Lead by example in the sanitation department.  If your sap tank is filthy and scummed over, it’s hard to expect your help to take you seriously about sanitation in the rest of the woods.  If your tapping gear is mud-caked and filthy, it’s probably a bit hypocritical to expect your volunteer crew to keep your gear spotless and spit-shined.  Be diligent about sanitation, speak often about sanitation, and your help will take sanitation seriously as well.
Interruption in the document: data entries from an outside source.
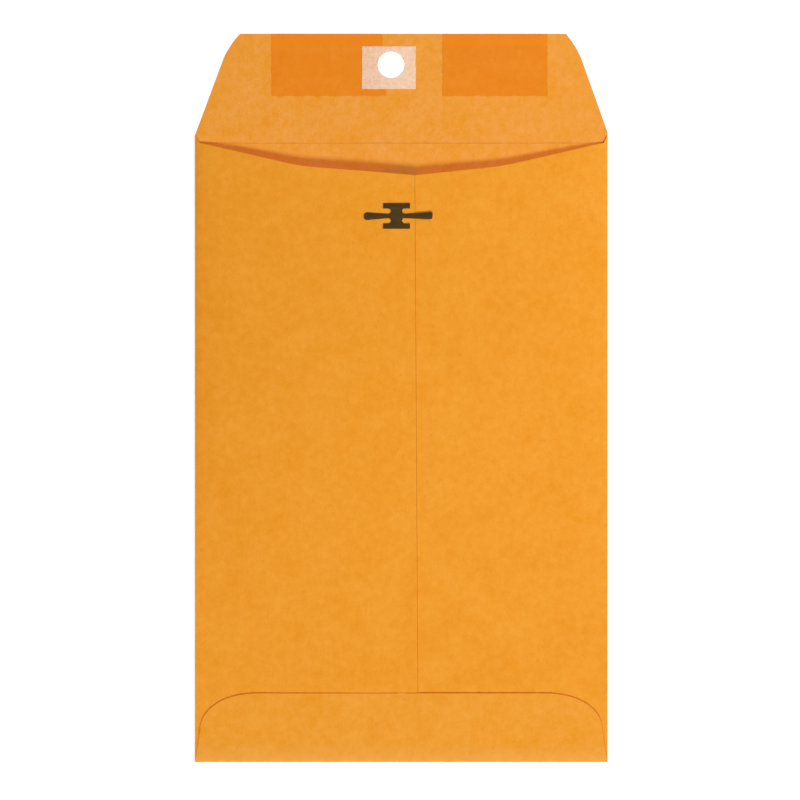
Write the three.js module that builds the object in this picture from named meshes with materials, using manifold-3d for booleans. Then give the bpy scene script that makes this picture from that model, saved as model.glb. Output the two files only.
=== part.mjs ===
// A 6 by 9 inch clasp envelope of brown kraft paper, lying on its face with the closure flap open.
// Millimetres, +Z up. X runs across the envelope and Y along it, from the bottom fold to the flap.
// The origin is under the middle of the envelope, on the surface that it lies on.
import * as THREE from "three";
import { mergeVertices } from "three/addons/utils/BufferGeometryUtils.js";
import Module from "manifold-3d";

const wasm = await Module();
wasm.setup();

// Envelope and paper
const bodyWidth = 152.4;
const bodyHeight = 228.6;
const paperThickness = 0.14;
const sideFoldGap = 0.32; // between front and back, inside the pressed side folds
const glueThickness = 0.04;
const layerClearance = 0.03; // between a glue film, or the clasp, and the paper next to it

// Arch of the back, which holds the pocket a little open
const mouthRise = 4.1;
const mouthFullLength = 75; // the arch keeps its full height this far down from the crease
const archSquareness = 0.7; // under 1, the arch is steeper at its side folds
const archLean = 0.15; // how much higher it stands towards the left

// Throat, the cut upper edge of the back
const throatDepth = 12.3; // at the seam, below the crease
const throatBendDepth = 8.85;
const throatBendInset = 39; // from the side edge to the bend
const throatBendRounding = 1.1;
const notchWidth = 1.6; // the cut between flap and back, at each end of the crease
const notchHeight = 3.3;

// Lapped seam down the back
const seamOffsetTop = 5.1; // the visible edge leans a little
const seamOffsetBottom = 6.15;
const lapWidth = 12.5;
const seamGlueWidth = 8.5;
const seamGlueEndInset = 6; // from the ends of the panels
const lapRunOut = 1; // the upper panel has climbed on to the lower one this far before the lap

// Bottom flap
const bottomFlapHeight = 25.4;
const bottomFlapLean = 2.1; // how far its straight sides lean in
const bottomFlapSideHeight = 11.5;
const bottomFlapCornerWidth = 21.5;
const bottomGlueWidth = 9;
const bottomGlueInset = 4; // from the flap's cut edge
const panelEndClearance = 0.3; // from the side panels' lower ends to the bottom fold

// Closure flap
const flapHeight = 40.4;
const flapTopInset = 15.9; // from the body's sides to the ends of its straight top edge
const flapSideHeight = 30.5; // top of its straight slanted sides
const flapSideLean = 9.8;
const flapCornerReach = 5.3; // how far the rounded corner keeps to the slant
const creaseGap = 0.06;
const holeRadius = 5;
const holeFromCrease = 28.92;
const holeOffset = -3.7;

// Gum on the flap, in two patches that reach its top edge
const gumThickness = 0.04;
const gumHeight = 23;
const leftGumEndInset = 12.2; // from the end of the flap's straight top edge
const leftGumInnerX = -7.05;
const rightGumInnerX = 15.1;
const rightGumEndInset = 6.3;

// Reinforcing patch round the hole
const patchThickness = 0.1;
const patchWidth = 19.8;
const patchHeight = 15.8;
const patchShiftX = -0.9; // from the hole's centre to the patch's
const patchShiftY = -1;

// Clasp, stamped from steel strip
const steelThickness = 0.25;
const claspOffset = -1.75;
const claspFromCrease = 27.3;
const claspWidth = 9.8;
const claspHeight = 9.4;
const barHeight = 1.95;
const columnWidth = 4.1;
const leftTongueReach = 12; // from the clasp's centre to a tongue's tip
const rightTongueReach = 13.1;
const tongueRootWidth = 1.56;
const tongueTipWidth = 2.95;
const leftTipRadius = 1.25;
const rightTipRadius = 0.6;
const bendFromColumn = 0.1; // where a tongue bends, outside the column
const bendGap = 0.04; // parts each tongue from the base at its bend
const prongWidth = 1.2;
const prongReach = 2.3; // of the clinched end, in under the paper
const prongPoint = 1; // length of its pointed part
const prongBendRadius = 0.06; // inside the bend
const slitClearance = 0.08;

// Fineness of the curved surfaces
const foldSteps = 6;
const panelColumns = 22;
const glueColumns = 4;
const fadeRows = 12;
const cornerRows = 12;
const arcSteps = 8;
const holeSteps = 48;

// Heights of the layers, from the surface up, where the back lies flat
const sideFoldRadius = paperThickness + sideFoldGap / 2;
const backUnderside = paperThickness + sideFoldGap;
const lapLift = paperThickness + glueThickness + 2 * layerClearance;
const lapTop = backUnderside + lapLift + paperThickness;
const bottomFlapUnderside = lapTop + layerClearance + glueThickness;
const bottomFoldRadius = (bottomFlapUnderside + paperThickness) / 2;
const gumTop = paperThickness + gumThickness;

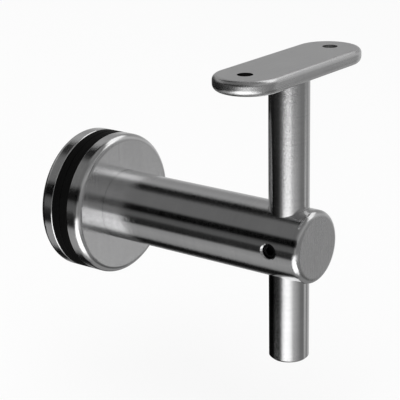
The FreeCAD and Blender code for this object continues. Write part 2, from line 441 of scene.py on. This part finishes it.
def black_steel():
    """Near-black steel with a slight bloom of oil."""
    finish = Finish("near_black_steel", {"Metallic": 1.0})
    bloom = finish.even_noise(OIL_BLOOM)
    grain = finish.even_noise(NEAR_BLACK_GRAIN, NEAR_BLACK_GRAIN_DETAIL)
    tone = NOISE_MIDDLE + swing(bloom) * OIL_TONE
    finish.feed("Base Color", finish.blend(tone, NEAR_BLACK_DARK, NEAR_BLACK_LIGHT))
    finish.feed("Roughness", NEAR_BLACK_ROUGHNESS + swing(bloom) * OIL_ROUGHER)
    finish.bump(grain, NEAR_BLACK_RELIEF)
    return finish.material


# Machined steel
MACHINED_DARK = (0.46, 0.46, 0.46)
MACHINED_LIGHT = (0.6, 0.6, 0.59)
MACHINED_ROUGHNESS = 0.4
SWIRL, SWIRL_TONE, SWIRL_ROUGHER = 1900.0, 0.8, 0.1
STAIN, STAIN_TONE, STAIN_ROUGHER = 260.0, 0.9, 0.2
MACHINED_RELIEF = 0.003 * MM


def screw_steel():
    """Plain machined steel, a little duller than the satin pieces."""
    finish = Finish("screw_steel", {"Metallic": 1.0})
    swirl = finish.even_noise(SWIRL)
    stain = finish.even_noise(STAIN)
    tone = NOISE_MIDDLE + swing(swirl) * SWIRL_TONE + swing(stain) * STAIN_TONE
    finish.feed("Base Color", finish.blend(tone, MACHINED_DARK, MACHINED_LIGHT))
    roughness = MACHINED_ROUGHNESS + swing(stain) * STAIN_ROUGHER + swing(swirl) * SWIRL_ROUGHER
    finish.feed("Roughness", roughness)
    finish.bump(swirl, MACHINED_RELIEF)
    return finish.material


# Screws: points round a ring, rings in a pitch, and the thread's form in shares of a pitch
ANGLES = 72
THREAD_STEPS = 12
THREAD_HEIGHT = 0.6134
CREST_SHARE = 0.125
THREAD_RUNOUT = 0.6
# Edges sharper than this are creases
SHARP_ANGLE = math.radians(28.0)


def closed_skin(name, rings, start, axis, material):
    """A closed surface through rings, with a flat face in its first and its last ring.

    A ring is a station along the level axis from the start, and a radius, which is the same all
    round or has a value for each angle: point = start + axis * station + radius * (up * cos +
    side * sin).
    """
    stations = np.array([station for station, _ in rings])
    radii = np.array([np.broadcast_to(radius, ANGLES) for _, radius in rings])
    start, axis, up = np.array(start), np.array(axis, float), np.array((0.0, 0.0, 1.0))
    side = np.cross(axis, up)
    turn = np.arange(ANGLES) * 2 * math.pi / ANGLES
    around = np.cos(turn)[:, None] * up + np.sin(turn)[:, None] * side
    points = start + stations[:, None, None] * axis + radii[:, :, None] * around
    ring = np.arange(len(stations) - 1)[:, None] * ANGLES
    here = np.arange(ANGLES)[None, :]
    after = (here + 1) % ANGLES
    quads = np.stack([ring + here, ring + after, ring + after + ANGLES, ring + here + ANGLES], -1)
    last = (len(stations) - 1) * ANGLES
    first_face = list(range(ANGLES))[::-1]
    last_face = list(range(last, last + ANGLES))
    faces = quads.reshape(-1, 4).tolist() + [first_face, last_face]
    mesh = bpy.data.meshes.new(name)
    mesh.from_pydata(points.reshape(-1, 3).tolist(), [], faces)
    mesh.polygons.foreach_set("use_smooth", np.ones(len(mesh.polygons), bool))
    mesh.set_sharp_from_angle(angle=SHARP_ANGLE)
    mesh.materials.append(material)
    piece = bpy.data.objects.new(name, mesh)
    bpy.context.scene.collection.objects.link(piece)
    return piece


def hexagon(across_flats):
    """Radius of a hexagon at each angle: half its width over the cosine of the angle to a flat."""
    turn = np.arange(ANGLES) * 2 * math.pi / ANGLES
    to_flat = (turn + math.pi / 6) % (math.pi / 3) - math.pi / 6
    return across_flats / 2 / np.cos(to_flat)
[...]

Keep a volunteer’s job simple but always give them a roll of flagging tape to pinpoint potential issues they may run across.  If they see something suspect, have them tie up some flagging tape so you can check it out later.  Better yet, and particularly useful for keeping track of progress and directions in the woods, if you incorporate some numbering system into your main lines and laterals.  Below you’ll see an aluminum write-on tag that we tie on each lateral loop starting with main line number and ending with lateral line number.  So in this case, you’re looking at the 3rd lateral line on main line #1.  Navigation and giving directions becomes exponentially easier with this numbering system in place.

While we are talking about lateral loops, show your volunteers the rapid visual checks a producer has to ensure their woods are working properly.  As volunteers walk the woods, it’s easy to visually confirm that sap is traveling around the loops signaling a functioning system.  The same goes for sap flow through the drops into the laterals.  If the loops or drops are empty but the rest of the woods is running good, a strip of flagging tape might be warranted.

And lastly, do not realistically expect perfection.  I found this double spout tree untapped just last week.  It’s too bad we didn’t get this one tapped earlier, but if 1 big tree’s production is the price I pay to get someone excited about maple – that’s a price I suppose I’m willing to pay.